K Venkatesan Iyer shared

Dear Ilaria,

Thanks for the elaborate and nice summary of our work and insightful questions. Here are our responses to your questions:

  1. The notion that size determination is regulated by mechanical feedback has been proposed extensively, particularly for development of the Drosophila wing disc, but the underlying mechanisms have not been fully unravelled. Could the regulation of Lamin A/C via cell packing be involved? Have you quantified Lamin C as the wing grows to compare levels in the centre and periphery of the wing pouch?

It would be interesting to explore this idea that regulation of levels of Lamin A/C could be the underlying mechanism of the mechanical feedback between cell packing and wing size. Measuring the levels of Lamin C spatially in Drosophila wing disc during development would be very informative to address this question. But the existing protein trap lines available do not have a very strong GFP expression of Lamin C in the wing disc. Generating a CRISPR mediated endogenously tagged LaminC GFP fly line would the best approach. Though it is beyond the scope of the current work, we have plans of pursuing this in our future work.

  1. The authors investigate Lamin A/C regulation in MDCK tissues cultured on collagen I coated glass dishes in what they say is an ECM independent environment.

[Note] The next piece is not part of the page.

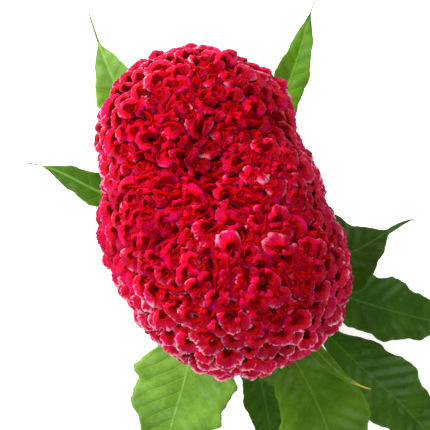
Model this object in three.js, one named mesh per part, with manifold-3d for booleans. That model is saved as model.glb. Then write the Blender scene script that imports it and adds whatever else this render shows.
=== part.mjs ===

How can you dismiss the effect of the stiffness of the glass on Lamin A/C levels? Could you tune substrate stiffness to ensure that it does not contribute to Lamin A/C regulation?

It is an interesting question. In our work we are not dismissing the effect of stiffness of glass on Lamin A/C levels. In our experiments we have cultured cells in low and high density on cover glass coated with same concentration of collagen. This ensures that cells in low and high density cultures are exposed to the same concentration of collagen and the same stiffness of glass. The only difference between these cultures is the packing of cells. Thus, the design of the experiment makes Lamin A/C levels ECM and stiffness independent. The idea of tuning the ECM stiffness is interesting. This is an ongoing work in the lab to grow these cells on PDMS gels of varying stiffness and compare the Lamin A levels in the low density and high density cultures.